The controversy points to the developing political savvy and organization of Arab American and Muslim American groups.
A coalition of Muslim groups — led by the five-month-old American Muslims for Jerusalem and joined by the American Muslim Council and the Arab American Institute, among a dozen others — waged a public relations campaign against Burger King, using e-mail as well as the traditional street demonstration.
The nondenominational American Friends Service Committee independently launched a two-day e-mail campaign, which it says reached 20,000 people.
Last year, Arab American groups, as well as groups such as the Chicago-based American Friends Committee and the Israeli group Gush Shalom, protested against an American ice cream company because its Israeli franchise had purchased mineral water from an Israeli supplier in the Golan Heights.
The Israeli licensee canceled its contract with the water company, Mei Eden.
Faced with criticism by American Jewish groups, however, Ben & Jerry’s denied that it was acquiescing to groups who were calling for a boycott of the Israeli product.
In the Burger King flame-up, the coalition of Muslim groups held an Aug. 5 news conference at which they called for a global boycott. The announcement was covered in the major Arab-language media and led to e-mail campaigns and a one- day demonstration at restaurants in the United States.
Compared to 20 or even 10 years ago, today the Arab-American community is “an organized constituency” that is “self-identified and has an agenda and has an awareness of its ability to act” on issues of concern, “domestic and international, local and national,” said James Zogby, the president of the Arab American Institute.
“People are feeling very good about what the community is able to do,” he said in an interview.
In 1980 Zogby founded the Arab-American Anti-Discrimination Committee. He left in 1984 to start the Arab American Institute, which he said, has made voter registration among Arab and Muslim Americans “our principle effort.”
Beyond turning out to vote in above-average numbers, Zogby said, the constituency is sending letters to their congressional representatives and “sending letters to editors.”
The Burger King controversy “is an interesting example of the extent to which people take seriously writing letters and calling” and taking action that says: The community “is here and is a dimension that has to be considered,” Zogby said.
American Muslim groups are indeed acquiring “political muscle and legitimacy,” said Steven Emerson, a specialist on terrorism.
But Emerson believes the movement is led by groups that are largely “fundamentalist and proterrorist,” with which more moderate Arab Americans, such as Zogby, are aligning themselves.
The Burger King issue “is not a 100 percent clear-cut moral issue,” Emerson said, “but it does reflect the growing clout of American Muslim groups in terms of their influence over corporations, their influence over the Arab world and their influence over the media.”

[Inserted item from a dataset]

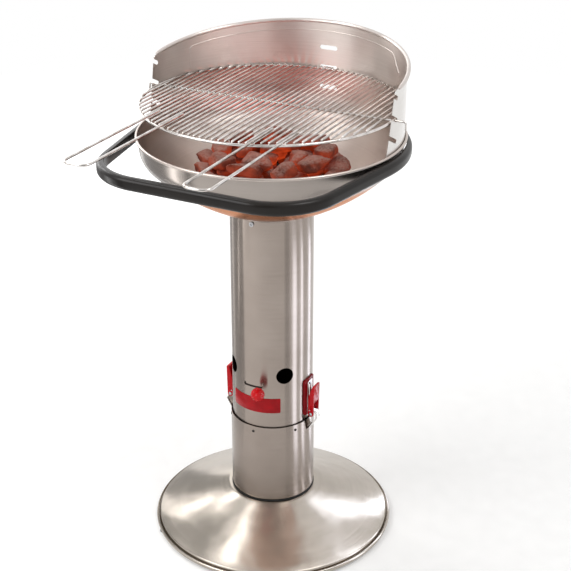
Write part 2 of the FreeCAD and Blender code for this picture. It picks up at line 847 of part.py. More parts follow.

On Aug. 24, the Arab League had announced that it would take up the issue of the Israeli franchise in the West Bank at its conference in Cairo on Sept. 12 and 13.
“No single Arab country accepts this because it violates international law,” Arab League Secretary-General Esmat Abdel Meguid told reporters after the agenda was set for the meeting of ministers from 21 countries and the Palestine Liberation Organization.
In addition to 46 outlets in Israel, Burger King has restaurants in several countries with Arab and Muslim majorities, including Saudi Arabia, Kuwait, United Arab Emirates and Malaysia.
For weeks, Arab and Muslim groups in the United States protested the opening of a Western company’s franchise in the town of 25,000 just east of Jerusalem because they say it tacitly supports Israeli occupation.
“Settlement activity is a human rights violation as far as we’re concerned,” said Hussein Ibish, the communication director for the Washington-based Arab American Anti-Discrimination Committee, one of the American groups that contacted the Arab League about the situation.
Burger King is a unit of a British-based food and drinks group, Diageo, whose other brands include Pillsbury, Haagen-Dazs and several liquor companies.
In its statement, Burger King said it “made this decision purely on a commercial basis and in the best interests of thousands of people who depend on the Burger King reputation for their livelihood.”
The statement goes on to say that “Burger King has no interest in taking sides in the Arab-Israeli peace process, except to welcome its early and mutually acceptable outcome.”
Abraham Foxman, the national director of the Anti-Defamation League, said that because Burger King’s decision comes after the Arab League’s talk of a boycott, it represents a “submission to the boycott.”
Companies have cited “commercial reasons” for not doing business with Israel for 50 years, Foxman said — that is, during the Arab boycott of Israel. That action, initiated by the Arab League in 1945 to prohibit its members from having relations with pre-state Palestine and Israel or doing business with companies that did business with Israel, was eased only in 1994 after the signing of the Oslo peace accord.
In a statement, Hoenlein and the Presidents Conference chairman, Ronald Lauder, said that an attempt by “certain Arab and Muslim groups” to “reassert an economic boycott” at a time when the peace process is moving forward “neither serves the cause of peace nor the interest” of Palestinians or Israelis.
“There is no justification for this kind of blackmail, particularly as we are asked to encourage investments” in all parts of the region, they said.
The statement says Ma’aleh Adumim is part of Greater Jerusalem and its industrial park employs 1,000 Palestinian Arabs.
At least one long-time observer of the Middle East, however, cautioned against drawing comparisons to the Arab ban on Israeli industry.
“We should keep in mind that this is a boycott of a business on the West Bank, not in Israel itself,” said M.J. Rosenberg, director of policy at the Israel Policy Forum, a group founded to support the Oslo peace process.
“So therefore, it’s absurd to liken this to the Arab boycott of pre-1994, which was directed against Tel Aviv, Jerusalem and Israel itself — rather than beyond the Green Line. We know Arabs and Arab Americans oppose the occupation of the West Bank; there’s nothing new in that.
“That’s what this is about,” he said.